Everything from the first line to the line containing "# +Z is up, and" is to be repeated exactly; nothing past it.

[start DATA EXCERPT]

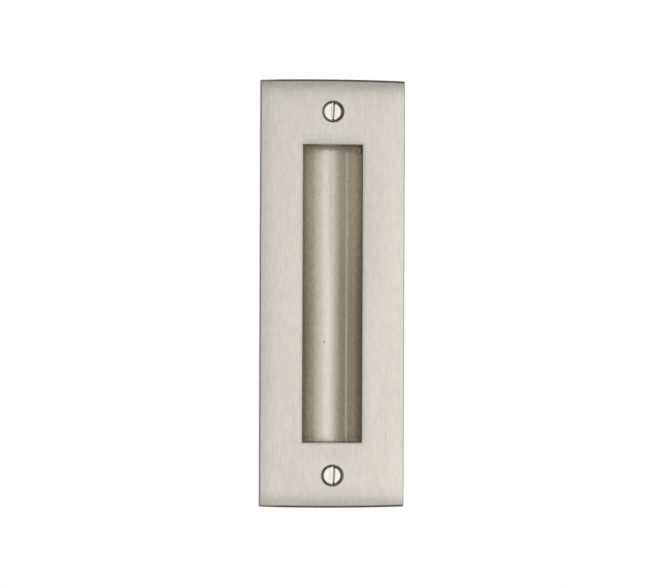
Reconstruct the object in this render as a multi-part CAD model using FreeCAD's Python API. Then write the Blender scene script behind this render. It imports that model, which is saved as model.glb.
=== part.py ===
import FreeCAD, Part
import math
import os
from FreeCAD import Vector

# Rectangular flush pull for a sliding pocket door, in millimetres.
# A thick face plate has a rectangular opening. A half-round trough, closed by
# an end cap at the top and at the bottom, is brazed into a seat in its back.
# Two slotted countersunk wood screws hold the plate to the door.
# The plate's back lies in the plane Y = 0 and its face looks along -Y.
# +Z is up, and the origin is the middle of the plate's back.

# Opening for the fingers
opening_length = 105.5
opening_width = 21.0
opening_corner_radius = 0.3
opening_edge_radius = 0.2

# Face plate
end_border = 23.25  # plate above and below the opening
side_border = 15.25  # and on its left and right
plate_thickness = 3.0
end_bow = 0.4  # each short end stands this much proud at its middle
edge_radius = 0.6  # rounding round the front of the plate and of its corners
end_roll_run = 10.0  # the face falls away towards the short ends over this run
end_roll_drop = 0.5
side_roll_run = 8.0  # and, less, towards the long sides
side_roll_drop = 0.3
crown_degree = 3  # the fall is a cubic, so it begins smoothly

# Half-round cup behind the opening
cup_side_gap = 0.5  # the trough stands back from the opening's long edges
cup_end_gap = 0.3  # and the caps from its short edges
cup_leg = 1.2  # straight part of the trough's wall, before the curve
cup_wall = 1.2
cap_thickness = 1.5
cap_rim_break = 0.4  # bevel round the outer face of each cap, for the braze
seat_depth = 1.2  # rebate in the plate's back that takes the cup
braze_gap = 0.05  # room for solder between cup, caps and seat

# Stretch of the joint at the upper right corner that the solder didn't fill
void_radius = 0.5
void_length = 3.6
void_angle = 24.0  # degrees round the curve from its right-hand end

# Screws
screw_inset = 11.5  # from the plate's end to the screw
screw_head_diameter = 6.5
screw_head_land = 0.35  # straight rim above the cone
screw_head_break = 0.25  # rounding of the head's rim
screw_shank_diameter = 3.5
screw_core_diameter = 2.4
screw_length = 19.0
screw_plain_length = 6.5  # from the top of the head to the thread
screw_point_length = 3.2
screw_point_diameter = 0.3
screw_slot_width = 1.15
screw_slot_depth = 1.0

# Screw holes. The cones of hole and head are at 45 degrees, so a step in
# radius is the same step in depth.
countersink_diameter = 7.7
screw_hole_diameter = 4.0
screw_seat_gap = 0.02

cut_margin = 1.0  # how far a cutting body runs past what it cuts

# Sizes and places that follow
plate_length = opening_length + 2 * end_border
plate_width = opening_width + 2 * side_border
face_y = -plate_thickness
seat_y = -seat_depth
curve_y = seat_y + cup_leg
cup_inner_radius = opening_width / 2 + cup_side_gap
cup_outer_radius = cup_inner_radius + cup_wall
cup_inner_length = opening_length + 2 * cup_end_gap
cup_length = cup_inner_length + 2 * cap_thickness
countersink_depth = (countersink_diameter - screw_hole_diameter) / 2
head_radius = screw_head_diameter / 2
head_rim_y = face_y + countersink_diameter / 2 - head_radius - screw_seat_gap
head_top_y = head_rim_y - screw_head_land
screw_height = plate_length / 2 - screw_inset
screw_heights = [screw_height, -screw_height]

into_door = Vector(0, 1, 0)
upwards = Vector(0, 0, 1)


def block(width, height, low_y, high_y):
    """Upright block centred on the origin in X and Z, between two depths."""
    corner = Vector(-width / 2, low_y, -height / 2)
    return Part.makeBox(width, high_y - low_y, height, corner)


def closed_face(edges):
    return Part.Face(Part.Wire([edge.toShape() for edge in edges]))


def edges_along(shape, direction):
    """Straight edges of a shape that run along a direction."""
    return [
        edge
        for edge in shape.Edges
        if isinstance(edge.Curve, Part.Line)
        and edge.tangentAt(edge.FirstParameter).cross(direction).Length < 0.001
    ]


def front_edges(shape, widest):
    """Edges near the face that reach no further than widest to left and right."""
    found = []
    for edge in shape.Edges:
        box = edge.BoundBox
        middle_y = (box.YMin + box.YMax) / 2
        if middle_y < face_y * 2 / 3 and max(-box.XMin, box.XMax) < widest:
            found.append(edge)
    return found


def plate_blank():
    """Flat plate whose short ends bow outwards."""
    half_width = plate_width / 2
    end_z = plate_length / 2
    corner_z = end_z - end_bow
    top_left = Vector(-half_width, 0, corner_z)
    top_right = Vector(half_width, 0, corner_z)
    low_left = Vector(-half_width, 0, -corner_z)
    low_right = Vector(half_width, 0, -corner_z)
    outline = closed_face([
        Part.Arc(top_left, Vector(0, 0, end_z), top_right),
        Part.LineSegment(top_right, low_right),
        Part.Arc(low_right, Vector(0, 0, -end_z), low_left),
        Part.LineSegment(low_left, top_left),
    ])
    return outline.extrude(into_door * face_y)


def roll_off(half_size, run, drop):
    """Pole places, their falls and the knots of a line that is level in the
    middle and falls away at both ends.

    The fall is a cubic. It reaches the drop at half_size and goes on past it
    by the cutting margin.
    """
    reach = half_size + cut_margin
    level = half_size - run
    fall = drop * ((run + cut_margin) / run) ** crown_degree
    bend = ((crown_degree - 1) * reach + level) / crown_degree
    inner = reach / crown_degree
    places = [-reach, -bend, -inner, inner, bend, reach]
    falls = [fall, 0.0, 0.0, 0.0, 0.0, fall]
    knots = [-reach, -level, level, reach]
    return places, falls, knots


def crown_cutter():
    """Body in front of the plate, whose back is the crowned face."""
    across, side_falls, across_knots = roll_off(
        plate_width / 2, side_roll_run, side_roll_drop
    )
    along, end_falls, along_knots = roll_off(
        plate_length / 2, end_roll_run, end_roll_drop
    )
    poles = [
        [
            Vector(x, face_y + side_fall + end_fall, z)
            for z, end_fall in zip(along, end_falls)
        ]
        for x, side_fall in zip(across, side_falls)
    ]
    knot_counts = [crown_degree + 1, 1, 1, crown_degree + 1]
    crown = Part.BSplineSurface()
    crown.buildFromPolesMultsKnots(
        poles, knot_counts, knot_counts, across_knots, along_knots,
        False, False, crown_degree, crown_degree,
    )
    return crown.toShape().extrude(into_door * -plate_thickness)


def screw_hole(height):
    """Body that cuts one countersunk hole."""
    hole_radius = screw_hole_diameter / 2
    front_y = face_y - cut_margin
    profile = [
        Vector(0, front_y, 0),
        Vector(countersink_diameter / 2 + cut_margin, front_y, 0),
        Vector(hole_radius, face_y + countersink_depth, 0),
        Vector(hole_radius, cut_margin, 0),
        Vector(0, cut_margin, 0),
    ]
    lines = [
        Part.LineSegment(start, end)
        for start, end in zip(profile, profile[1:] + profile[:1])
    ]
    return turned(closed_face(lines), height)


def turned(section, height):
    """Half section turned about an axis that runs into the door."""
    body = section.revolve(Vector(0, 0, 0), into_door, 360)
    return body.translate(Vector(0, 0, height))


def face_plate():
    """Plate with a crowned face, rounded edges, opening, seat and holes."""
    plate = plate_blank().cut(crown_cutter())
    outer_edges = front_edges(plate, plate_width) + edges_along(plate, into_door)
    plate = plate.makeFillet(edge_radius, outer_edges)
    opening = block(opening_width, opening_length, face_y - cut_margin, cut_margin)
    opening = opening.makeFillet(opening_corner_radius, edges_along(opening, into_door))
    plate = plate.cut(opening)
    rim_edges = front_edges(plate, opening_width / 2 + opening_edge_radius)
    plate = plate.makeFillet(opening_edge_radius, rim_edges)
    seat_width = 2 * (cup_outer_radius + braze_gap)
    seat_length = cup_length + 2 * braze_gap
    plate = plate.cut(block(seat_width, seat_length, seat_y, cut_margin))
    for height in screw_heights:
        plate = plate.cut(screw_hole(height))
    return plate


def cup_section(radius, low_y):
    """Half-round section with straight legs, closed across its mouth."""
    left = Vector(-radius, low_y, 0)
    right = Vector(radius, low_y, 0)
    left_knee = Vector(-radius, curve_y, 0)
    right_knee = Vector(radius, curve_y, 0)
    return closed_face([
        Part.LineSegment(left, right),
        Part.LineSegment(right, right_knee),
        Part.Arc(right_knee, Vector(0, curve_y + radius, 0), left_knee),
        Part.LineSegment(left_knee, left),
    ])


def standing(section, height, middle_z=0.0):
    """Section drawn out upwards, centred on a height."""
    body = section.extrude(upwards * height)
    return body.translate(Vector(0, 0, middle_z - height / 2))


def finger_trough():
    """Half-round trough, open at the front and at both ends."""
    outside = standing(cup_section(cup_outer_radius, seat_y), cup_length)
    inside = standing(
        cup_section(cup_inner_radius, seat_y - cut_margin),
        cup_length + 2 * cut_margin,
    )
    angle = math.radians(void_angle)
    void_foot = Vector(
        cup_inner_radius * math.cos(angle),
        curve_y + cup_inner_radius * math.sin(angle),
        cup_inner_length / 2 - void_length,
    )
    void = Part.makeCylinder(
        void_radius, void_length + cap_thickness / 2, void_foot, upwards
    )
    return outside.cut(inside).cut(void)


def end_cap(side):
    """D-shaped cap inside one end of the trough. side is 1 above, -1 below."""
    section = cup_section(cup_inner_radius - braze_gap, seat_y)
    middle_z = side * (cup_inner_length + cap_thickness) / 2
    cap = standing(section, cap_thickness, middle_z)
    outer_z = side * cup_length / 2
    curved = [edge for edge in cap.Edges if isinstance(edge.Curve, Part.Circle)]
    outer_curve = [edge for edge in curved if abs(edge.CenterOfMass.z - outer_z) < 0.001]
    return cap.makeChamfer(cap_rim_break, outer_curve)


def wood_screw(height):
    """Countersunk wood screw, turned, then slotted upright."""
    shank = screw_shank_diameter / 2
    core = screw_core_diameter / 2
    tip = screw_point_diameter / 2
    cone_end = head_rim_y + head_radius - shank
    thread_y = head_top_y + screw_plain_length
    tip_y = head_top_y + screw_length
    half_break = screw_head_break * (1 - math.sqrt(0.5))
    rim_start = Vector(head_radius - screw_head_break, head_top_y, 0)
    rim_middle = Vector(head_radius - half_break, head_top_y + half_break, 0)
    rim_end = Vector(head_radius, head_top_y + screw_head_break, 0)
    below_rim = [
        rim_end,
        Vector(head_radius, head_rim_y, 0),
        Vector(shank, cone_end, 0),
        Vector(shank, thread_y, 0),
        Vector(core, thread_y + shank - core, 0),
        Vector(core, tip_y - screw_point_length, 0),
        Vector(tip, tip_y, 0),
        Vector(0, tip_y, 0),
        Vector(0, head_top_y, 0),
        rim_start,
    ]
    lines = [Part.LineSegment(start, end) for start, end in zip(below_rim, below_rim[1:])]
    rim = Part.Arc(rim_start, rim_middle, rim_end)
    slot = block(
        screw_slot_width,
        screw_head_diameter + cut_margin,
        head_top_y - cut_margin,
        head_top_y + screw_slot_depth,
    )
    screw = turned(closed_face([rim] + lines), 0).cut(slot)
    return screw.translate(Vector(0, 0, height))


nodes = {
    "face_plate": face_plate(),
    "finger_trough": finger_trough(),
    "upper_end_cap": end_cap(1),
    "lower_end_cap": end_cap(-1),
    "fixing_screws": Part.makeCompound([wood_screw(height) for height in screw_heights]),
}

os.makedirs("parts", exist_ok=True)
for name, shape in nodes.items():
    shape.exportStep("parts/" + name + ".step")
    print(name, "valid", shape.isValid(), "volume", round(shape.Volume, 1))
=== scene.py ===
import math

import bmesh
import bpy
from mathutils import Matrix, Vector
from mathutils import noise as handNoise


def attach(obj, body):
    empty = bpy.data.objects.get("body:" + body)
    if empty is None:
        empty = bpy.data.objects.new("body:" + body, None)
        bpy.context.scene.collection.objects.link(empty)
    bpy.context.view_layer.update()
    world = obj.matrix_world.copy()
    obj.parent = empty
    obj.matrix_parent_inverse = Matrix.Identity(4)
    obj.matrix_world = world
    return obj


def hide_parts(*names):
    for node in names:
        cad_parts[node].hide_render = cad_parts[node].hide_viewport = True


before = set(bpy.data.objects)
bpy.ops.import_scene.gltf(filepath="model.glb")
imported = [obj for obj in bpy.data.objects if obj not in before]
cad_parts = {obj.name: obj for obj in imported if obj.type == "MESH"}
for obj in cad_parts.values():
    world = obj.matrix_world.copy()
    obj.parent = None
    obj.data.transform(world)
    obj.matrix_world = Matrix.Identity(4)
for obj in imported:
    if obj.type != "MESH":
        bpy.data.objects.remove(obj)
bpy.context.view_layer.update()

mm = 0.001

print("frame loaded")


# Shader nodes: maths on a Reckoner adds Math nodes, add() makes any other node
class Reckoner:
    def __init__(self, tree, socket=None):
        self.tree = tree
        self.socket = socket

    def add(self, kind, settings=None, sockets=None):
        made = self.tree.nodes.new(kind)
        for name, value in (settings or {}).items():
            setattr(made, name, value)
        for name, value in (sockets or {}).items():
            target = made.inputs[name]
            if isinstance(value, Reckoner):
                self.tree.links.new(value.socket, target)
            else:
                target.default_value = value
        return made

    def of(self, made, output=0):
        return Reckoner(self.tree, made.outputs[output])

    def maths(self, operation, *terms, clamp=False):
        settings = {"operation": operation, "use_clamp": clamp}
        return self.of(self.add("ShaderNodeMath", settings, dict(enumerate(terms))))

    def __add__(self, other):
        return self.maths("ADD", self, other)

    def __radd__(self, other):
        return self.maths("ADD", other, self)

    def __sub__(self, other):
        return self.maths("SUBTRACT", self, other)

    def __rsub__(self, other):
        return self.maths("SUBTRACT", other, self)

    def __mul__(self, other):
        return self.maths("MULTIPLY", self, other)

    def __rmul__(self, other):
        return self.maths("MULTIPLY", other, self)

    def __truediv__(self, other):
        return self.maths("DIVIDE", self, other)

    def size(self):
        return self.maths("ABSOLUTE", self)

    def root(self):
        return self.maths("SQRT", self)

    def smooth(self, low, high):
        # 0 below low, 1 above high, with a soft step between
        settings = {"interpolation_type": "SMOOTHSTEP"}
        sockets = {"Value": self, "From Min": low, "From Max": high}
        return self.of(self.add("ShaderNodeMapRange", settings, sockets))

    def clamped(self):
        return self.maths("ADD", self, 0.0, clamp=True)


def newMaterial(name):
    material = bpy.data.materials.new(name)
    material.use_nodes = True
    tree = material.node_tree
    tree.nodes.clear()
    sheet = Reckoner(tree)
    shader = sheet.add("ShaderNodeBsdfPrincipled")
    output = sheet.add("ShaderNodeOutputMaterial")
    tree.links.new(shader.outputs[0], output.inputs[0])
    return material, sheet, shader


def place(sheet):
    # the point on the object in millimetres, as three numbers
    coordinate = sheet.of(sheet.add("ShaderNodeTexCoord"), "Object")
    parts = sheet.add("ShaderNodeSeparateXYZ", None, {0: coordinate})
    return [sheet.of(parts, axis) / mm for axis in "XYZ"], coordinate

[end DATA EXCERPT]

_TASK RESULT_.
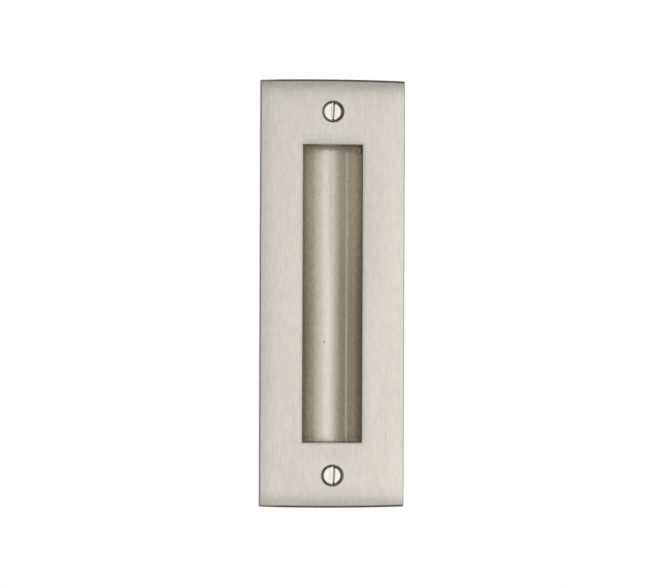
Reconstruct the object in this render as a multi-part CAD model using FreeCAD's Python API. Then write the Blender scene script behind this render. It imports that model, which is saved as model.glb.
=== part.py ===
import FreeCAD, Part
import math
import os
from FreeCAD import Vector

# Rectangular flush pull for a sliding pocket door, in millimetres.
# A thick face plate has a rectangular opening. A half-round trough, closed by
# an end cap at the top and at the bottom, is brazed into a seat in its back.
# Two slotted countersunk wood screws hold the plate to the door.
# The plate's back lies in the plane Y = 0 and its face looks along -Y.
# +Z is up, and the origin is the middle of the plate's back.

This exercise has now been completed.